**Exercise task:** Write out the whole listing word for word.

**Available data:**

-=-=-=-=-

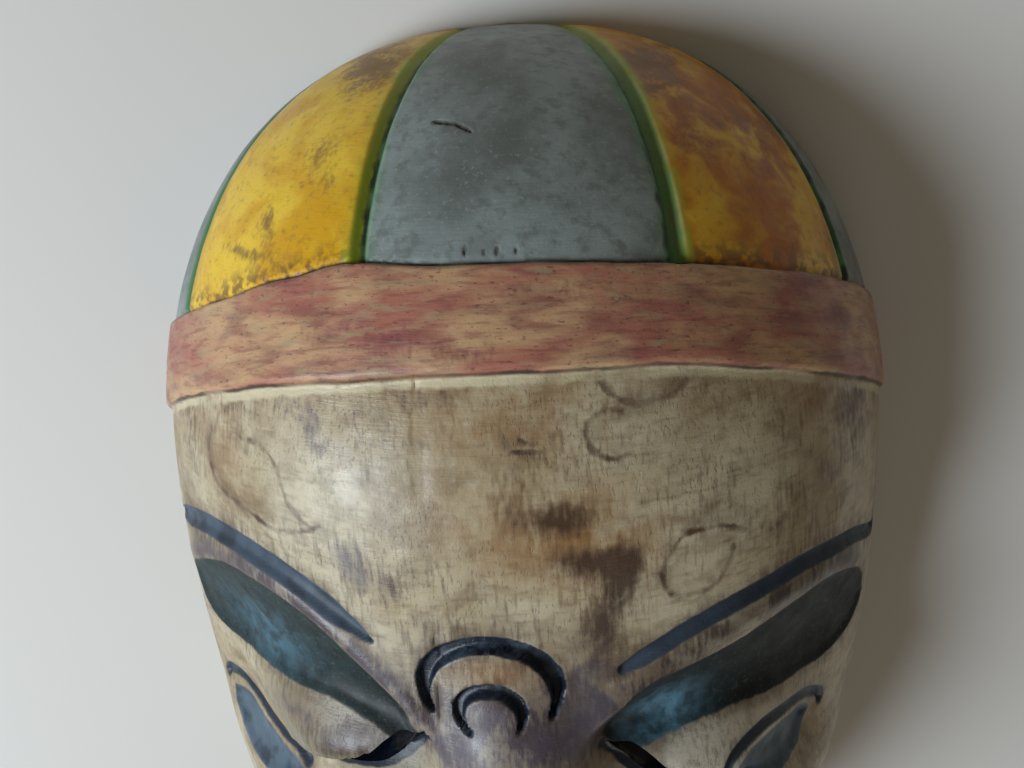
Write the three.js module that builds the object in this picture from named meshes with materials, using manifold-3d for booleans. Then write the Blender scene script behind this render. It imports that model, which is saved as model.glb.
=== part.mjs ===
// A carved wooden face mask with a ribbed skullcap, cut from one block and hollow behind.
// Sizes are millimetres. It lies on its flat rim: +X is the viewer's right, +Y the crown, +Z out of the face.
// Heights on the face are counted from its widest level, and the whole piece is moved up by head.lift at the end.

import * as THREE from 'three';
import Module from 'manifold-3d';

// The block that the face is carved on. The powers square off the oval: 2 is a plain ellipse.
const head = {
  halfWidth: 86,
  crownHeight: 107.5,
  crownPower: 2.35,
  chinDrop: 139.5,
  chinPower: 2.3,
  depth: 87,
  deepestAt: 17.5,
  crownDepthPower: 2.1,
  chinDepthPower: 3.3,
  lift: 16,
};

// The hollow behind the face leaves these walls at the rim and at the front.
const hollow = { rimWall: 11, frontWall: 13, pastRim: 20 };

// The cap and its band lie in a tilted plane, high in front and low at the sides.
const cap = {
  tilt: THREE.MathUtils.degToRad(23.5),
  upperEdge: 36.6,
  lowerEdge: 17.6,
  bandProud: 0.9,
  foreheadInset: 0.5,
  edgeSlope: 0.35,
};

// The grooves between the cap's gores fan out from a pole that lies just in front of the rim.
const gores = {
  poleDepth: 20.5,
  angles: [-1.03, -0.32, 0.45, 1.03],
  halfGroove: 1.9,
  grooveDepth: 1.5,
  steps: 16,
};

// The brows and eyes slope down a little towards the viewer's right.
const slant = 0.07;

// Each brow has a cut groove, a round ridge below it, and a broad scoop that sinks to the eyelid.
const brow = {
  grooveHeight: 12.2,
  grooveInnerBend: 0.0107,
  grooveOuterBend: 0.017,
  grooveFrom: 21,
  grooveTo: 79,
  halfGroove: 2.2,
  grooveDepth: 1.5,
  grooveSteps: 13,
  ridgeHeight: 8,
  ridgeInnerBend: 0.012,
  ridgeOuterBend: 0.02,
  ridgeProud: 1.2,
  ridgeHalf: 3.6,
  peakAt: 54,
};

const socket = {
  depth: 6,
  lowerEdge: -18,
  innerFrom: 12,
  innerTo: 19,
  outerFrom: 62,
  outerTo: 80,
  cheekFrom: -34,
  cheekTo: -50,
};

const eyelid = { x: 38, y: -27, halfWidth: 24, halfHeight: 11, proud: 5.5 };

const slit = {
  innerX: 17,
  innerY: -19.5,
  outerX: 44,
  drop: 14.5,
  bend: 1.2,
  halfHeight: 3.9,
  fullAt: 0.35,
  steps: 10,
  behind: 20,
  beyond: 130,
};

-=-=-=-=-

**Solution to this task:**
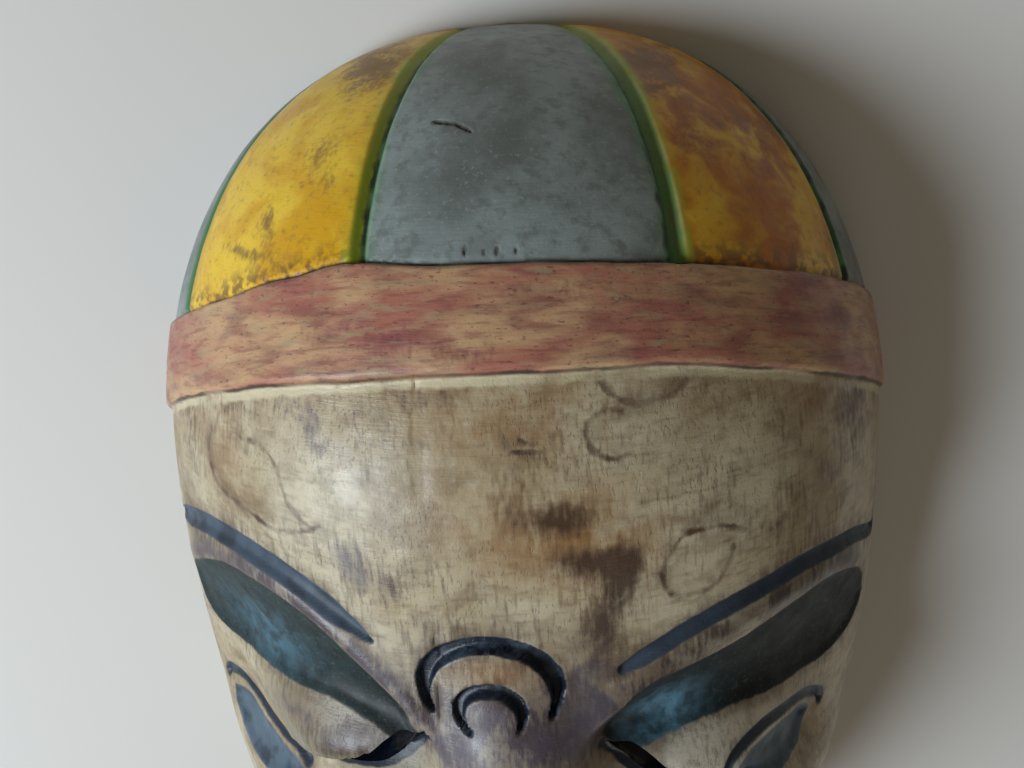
Write the three.js module that builds the object in this picture from named meshes with materials, using manifold-3d for booleans. Then write the Blender scene script behind this render. It imports that model, which is saved as model.glb.
=== part.mjs ===
// A carved wooden face mask with a ribbed skullcap, cut from one block and hollow behind.
// Sizes are millimetres. It lies on its flat rim: +X is the viewer's right, +Y the crown, +Z out of the face.
// Heights on the face are counted from its widest level, and the whole piece is moved up by head.lift at the end.

import * as THREE from 'three';
import Module from 'manifold-3d';

// The block that the face is carved on. The powers square off the oval: 2 is a plain ellipse.
const head = {
  halfWidth: 86,
  crownHeight: 107.5,
  crownPower: 2.35,
  chinDrop: 139.5,
  chinPower: 2.3,
  depth: 87,
  deepestAt: 17.5,
  crownDepthPower: 2.1,
  chinDepthPower: 3.3,
  lift: 16,
};

// The hollow behind the face leaves these walls at the rim and at the front.
const hollow = { rimWall: 11, frontWall: 13, pastRim: 20 };

// The cap and its band lie in a tilted plane, high in front and low at the sides.
const cap = {
  tilt: THREE.MathUtils.degToRad(23.5),
  upperEdge: 36.6,
  lowerEdge: 17.6,
  bandProud: 0.9,
  foreheadInset: 0.5,
  edgeSlope: 0.35,
};

// The grooves between the cap's gores fan out from a pole that lies just in front of the rim.
const gores = {
  poleDepth: 20.5,
  angles: [-1.03, -0.32, 0.45, 1.03],
  halfGroove: 1.9,
  grooveDepth: 1.5,
  steps: 16,
};

// The brows and eyes slope down a little towards the viewer's right.
const slant = 0.07;

// Each brow has a cut groove, a round ridge below it, and a broad scoop that sinks to the eyelid.
const brow = {
  grooveHeight: 12.2,
  grooveInnerBend: 0.0107,
  grooveOuterBend: 0.017,
  grooveFrom: 21,
  grooveTo: 79,
  halfGroove: 2.2,
  grooveDepth: 1.5,
  grooveSteps: 13,
  ridgeHeight: 8,
  ridgeInnerBend: 0.012,
  ridgeOuterBend: 0.02,
  ridgeProud: 1.2,
  ridgeHalf: 3.6,
  peakAt: 54,
};

const socket = {
  depth: 6,
  lowerEdge: -18,
  innerFrom: 12,
  innerTo: 19,
  outerFrom: 62,
  outerTo: 80,
  cheekFrom: -34,
  cheekTo: -50,
};

const eyelid = { x: 38, y: -27, halfWidth: 24, halfHeight: 11, proud: 5.5 };

const slit = {
  innerX: 17,
  innerY: -19.5,
  outerX: 44,
  drop: 14.5,
  bend: 1.2,
  halfHeight: 3.9,
  fullAt: 0.35,
  steps: 10,
  behind: 20,
  beyond: 130,
};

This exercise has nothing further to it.